4/21/07 (Saturday), 2 pm - 9 pm

A vigorous trek up the eastern slope of Owl’s Head Park, a placid 27 acres next to the Belt Parkway, which is next to a sewage treatment plant, although nothing outside the park’s verdant hills can intrude; it’s a near-perfect symmetry of (engineered) nature and industry . . . A brief respite at the bustling pier off Bay Ridge Ave., then a long stroll through Shore Road Park, busy with ball fields, playgrounds, benches, and grass—all the amenities fit for a perfect April afternoon . . . Idyll from the start of a spring delayed, languorous and dream-like; the sun on the bay and Saturday in the air—that all-encompassing feeling of possibility, a pleasant, hopeful aura—sky and light and children at play conjure a mirage of simple pleasures and harmony all around . . . The houses on Shore Road, alongside which the long, narrow park runs, range from handsome to majestic . . . And looming always, over the whole neighborhood and other swaths of south Brooklyn, visible from spots in all five boroughs: The Bridge—Verrazano Narrows, that freak of engineering, the largest suspension bridge in the U.S., and perhaps Robert Moses’ most imposing statement.



The bartender at Irish Haven said that at one time Bay Ridge was nothing but churches and bars.
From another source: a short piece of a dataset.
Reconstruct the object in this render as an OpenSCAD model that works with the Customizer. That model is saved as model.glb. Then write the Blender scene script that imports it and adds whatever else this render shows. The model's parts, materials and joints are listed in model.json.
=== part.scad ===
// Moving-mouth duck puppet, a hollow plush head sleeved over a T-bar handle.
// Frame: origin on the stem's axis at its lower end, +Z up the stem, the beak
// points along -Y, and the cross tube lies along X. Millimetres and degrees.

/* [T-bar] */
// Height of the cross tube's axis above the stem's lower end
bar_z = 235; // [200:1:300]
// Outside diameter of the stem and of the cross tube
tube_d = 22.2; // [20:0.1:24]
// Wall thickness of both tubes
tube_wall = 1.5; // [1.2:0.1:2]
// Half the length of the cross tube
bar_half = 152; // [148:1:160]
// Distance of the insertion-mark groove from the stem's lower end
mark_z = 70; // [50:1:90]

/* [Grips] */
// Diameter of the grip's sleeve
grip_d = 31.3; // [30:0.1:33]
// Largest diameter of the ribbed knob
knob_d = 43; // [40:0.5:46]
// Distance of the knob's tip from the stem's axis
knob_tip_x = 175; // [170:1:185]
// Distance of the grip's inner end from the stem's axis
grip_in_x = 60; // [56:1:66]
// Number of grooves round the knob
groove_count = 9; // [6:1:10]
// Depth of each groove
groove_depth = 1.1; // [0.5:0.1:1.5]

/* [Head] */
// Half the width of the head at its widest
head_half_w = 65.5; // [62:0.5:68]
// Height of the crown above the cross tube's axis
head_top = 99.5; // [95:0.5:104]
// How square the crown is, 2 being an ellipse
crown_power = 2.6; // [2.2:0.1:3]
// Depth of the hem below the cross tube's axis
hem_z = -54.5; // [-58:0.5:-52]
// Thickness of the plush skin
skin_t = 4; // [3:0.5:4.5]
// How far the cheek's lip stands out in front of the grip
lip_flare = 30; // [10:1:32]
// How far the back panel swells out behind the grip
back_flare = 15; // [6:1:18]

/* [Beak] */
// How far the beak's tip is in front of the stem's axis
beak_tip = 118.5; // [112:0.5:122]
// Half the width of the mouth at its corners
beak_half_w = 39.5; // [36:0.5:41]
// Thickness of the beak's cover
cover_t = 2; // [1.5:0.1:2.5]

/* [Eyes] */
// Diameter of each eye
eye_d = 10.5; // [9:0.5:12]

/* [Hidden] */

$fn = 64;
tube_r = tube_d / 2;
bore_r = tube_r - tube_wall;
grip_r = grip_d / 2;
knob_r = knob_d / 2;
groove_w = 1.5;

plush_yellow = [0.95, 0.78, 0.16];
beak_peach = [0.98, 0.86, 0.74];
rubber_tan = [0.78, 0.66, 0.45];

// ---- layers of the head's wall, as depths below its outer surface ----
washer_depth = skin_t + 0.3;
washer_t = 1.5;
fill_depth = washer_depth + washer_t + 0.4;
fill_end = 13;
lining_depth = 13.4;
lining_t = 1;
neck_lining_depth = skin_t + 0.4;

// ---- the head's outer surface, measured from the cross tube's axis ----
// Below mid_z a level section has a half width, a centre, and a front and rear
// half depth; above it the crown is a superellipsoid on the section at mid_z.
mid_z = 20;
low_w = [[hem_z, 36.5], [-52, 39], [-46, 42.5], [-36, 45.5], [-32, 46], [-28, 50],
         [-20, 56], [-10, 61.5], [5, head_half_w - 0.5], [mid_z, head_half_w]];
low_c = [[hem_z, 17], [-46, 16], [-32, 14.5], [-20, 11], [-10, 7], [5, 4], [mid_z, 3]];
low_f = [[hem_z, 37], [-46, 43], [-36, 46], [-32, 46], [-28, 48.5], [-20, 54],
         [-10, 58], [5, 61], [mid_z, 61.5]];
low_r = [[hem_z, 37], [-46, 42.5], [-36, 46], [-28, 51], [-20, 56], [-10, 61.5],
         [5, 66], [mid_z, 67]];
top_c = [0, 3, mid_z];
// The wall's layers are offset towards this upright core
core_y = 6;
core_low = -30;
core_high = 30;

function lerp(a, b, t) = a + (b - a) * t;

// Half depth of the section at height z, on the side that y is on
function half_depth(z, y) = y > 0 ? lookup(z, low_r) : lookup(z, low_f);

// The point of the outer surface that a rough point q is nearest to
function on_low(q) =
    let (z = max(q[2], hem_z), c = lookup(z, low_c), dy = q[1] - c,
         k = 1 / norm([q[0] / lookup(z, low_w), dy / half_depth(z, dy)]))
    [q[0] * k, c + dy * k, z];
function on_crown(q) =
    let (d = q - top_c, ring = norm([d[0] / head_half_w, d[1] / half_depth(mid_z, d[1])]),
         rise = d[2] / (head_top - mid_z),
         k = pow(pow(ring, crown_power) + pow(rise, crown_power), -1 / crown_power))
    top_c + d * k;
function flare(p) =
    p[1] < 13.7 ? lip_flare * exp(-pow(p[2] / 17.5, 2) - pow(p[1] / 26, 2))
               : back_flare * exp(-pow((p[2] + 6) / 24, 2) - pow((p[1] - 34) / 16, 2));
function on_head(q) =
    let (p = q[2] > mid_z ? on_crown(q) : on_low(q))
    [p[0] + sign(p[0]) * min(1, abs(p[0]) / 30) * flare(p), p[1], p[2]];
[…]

There’s still plenty of churches and bars in Bay Ridge, but now it boasts many large chain stores, and it’s safe to assume one could probably find a yoga center or two and some other contemporary trappings there. Also, Bay Ridge has become home to a large Arab community. Hookah cafés and Middle Eastern restaurants line Fourth and Fifth Avenues for miles, and the pale, Christian throngs of what had once been an archetypal working class Brooklyn neighborhood (Saturday Night Fever was set there) have been altered considerably. There’s always the Irish Haven, though, whose jukebox is like no other, packed with the most Irish of tunes, from the likes of Christy Moore, The Chieftains, and The Clancy Brothers; everything from “Dunmore Lassies” and “Dear Old Donegal” to “Imis Dhun Ramba” and “Come Out Ye Black and Tans.” It’s a fine place for a soon-to-be-minority to cry in his beer or dream of reels and jigs past, back home on the Ould Sod.